+++ Information supplied +++
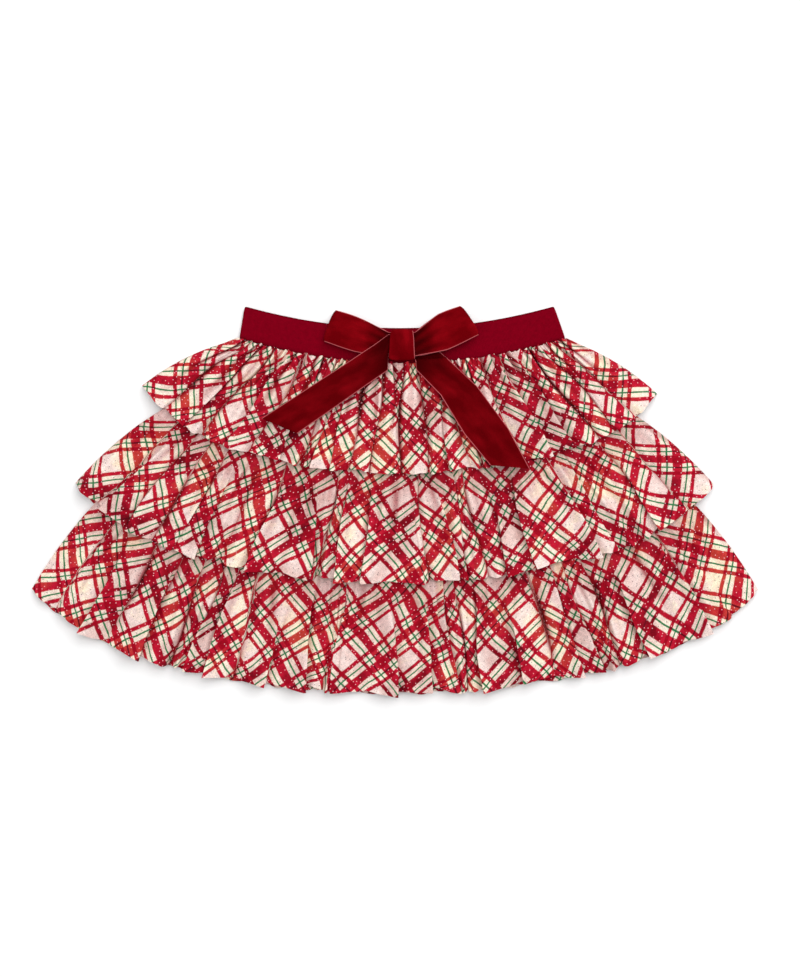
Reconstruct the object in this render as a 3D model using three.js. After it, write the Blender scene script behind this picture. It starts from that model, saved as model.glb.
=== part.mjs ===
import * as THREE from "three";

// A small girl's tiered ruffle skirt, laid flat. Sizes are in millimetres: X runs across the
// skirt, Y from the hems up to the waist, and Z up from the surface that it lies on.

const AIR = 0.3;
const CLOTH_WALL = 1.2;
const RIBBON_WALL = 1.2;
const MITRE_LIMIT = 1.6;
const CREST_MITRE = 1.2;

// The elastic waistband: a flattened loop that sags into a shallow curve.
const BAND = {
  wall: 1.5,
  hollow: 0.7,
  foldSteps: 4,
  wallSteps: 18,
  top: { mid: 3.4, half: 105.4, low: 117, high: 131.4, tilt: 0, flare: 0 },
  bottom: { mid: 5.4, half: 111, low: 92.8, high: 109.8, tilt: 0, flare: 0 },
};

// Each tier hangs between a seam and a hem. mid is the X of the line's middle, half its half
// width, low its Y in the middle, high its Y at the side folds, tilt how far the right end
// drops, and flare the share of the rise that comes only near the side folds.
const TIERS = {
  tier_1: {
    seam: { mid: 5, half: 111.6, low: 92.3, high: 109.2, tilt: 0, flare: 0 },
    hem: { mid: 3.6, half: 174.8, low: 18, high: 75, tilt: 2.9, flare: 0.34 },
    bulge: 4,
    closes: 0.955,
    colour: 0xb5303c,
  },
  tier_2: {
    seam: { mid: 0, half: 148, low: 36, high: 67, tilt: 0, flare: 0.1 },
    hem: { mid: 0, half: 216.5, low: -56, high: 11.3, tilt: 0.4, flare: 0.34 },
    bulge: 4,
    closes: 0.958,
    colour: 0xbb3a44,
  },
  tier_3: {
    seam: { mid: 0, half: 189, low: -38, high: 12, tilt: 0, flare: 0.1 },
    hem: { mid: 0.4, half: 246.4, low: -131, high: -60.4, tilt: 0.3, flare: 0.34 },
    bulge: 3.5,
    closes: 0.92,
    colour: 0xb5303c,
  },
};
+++
## [What to do]
Quote the whole listing above, leaving nothing out.

## [Worked answer]
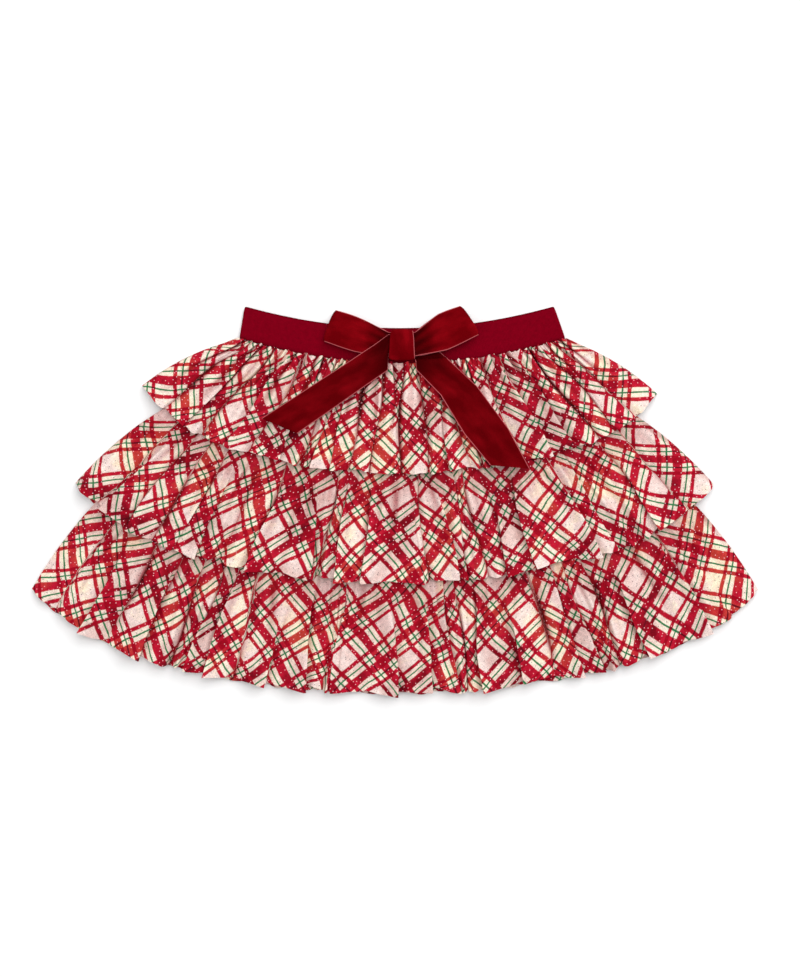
Reconstruct the object in this render as a 3D model using three.js. After it, write the Blender scene script behind this picture. It starts from that model, saved as model.glb.
=== part.mjs ===
import * as THREE from "three";

// A small girl's tiered ruffle skirt, laid flat. Sizes are in millimetres: X runs across the
// skirt, Y from the hems up to the waist, and Z up from the surface that it lies on.

const AIR = 0.3;
const CLOTH_WALL = 1.2;
const RIBBON_WALL = 1.2;
const MITRE_LIMIT = 1.6;
const CREST_MITRE = 1.2;

// The elastic waistband: a flattened loop that sags into a shallow curve.
const BAND = {
  wall: 1.5,
  hollow: 0.7,
  foldSteps: 4,
  wallSteps: 18,
  top: { mid: 3.4, half: 105.4, low: 117, high: 131.4, tilt: 0, flare: 0 },
  bottom: { mid: 5.4, half: 111, low: 92.8, high: 109.8, tilt: 0, flare: 0 },
};

// Each tier hangs between a seam and a hem. mid is the X of the line's middle, half its half
// width, low its Y in the middle, high its Y at the side folds, tilt how far the right end
// drops, and flare the share of the rise that comes only near the side folds.
const TIERS = {
  tier_1: {
    seam: { mid: 5, half: 111.6, low: 92.3, high: 109.2, tilt: 0, flare: 0 },
    hem: { mid: 3.6, half: 174.8, low: 18, high: 75, tilt: 2.9, flare: 0.34 },
    bulge: 4,
    closes: 0.955,
    colour: 0xb5303c,
  },
  tier_2: {
    seam: { mid: 0, half: 148, low: 36, high: 67, tilt: 0, flare: 0.1 },
    hem: { mid: 0, half: 216.5, low: -56, high: 11.3, tilt: 0.4, flare: 0.34 },
    bulge: 4,
    closes: 0.958,
    colour: 0xbb3a44,
  },
  tier_3: {
    seam: { mid: 0, half: 189, low: -38, high: 12, tilt: 0, flare: 0.1 },
    hem: { mid: 0.4, half: 246.4, low: -131, high: -60.4, tilt: 0.3, flare: 0.34 },
    bulge: 3.5,
    closes: 0.92,
    colour: 0xb5303c,
  },
};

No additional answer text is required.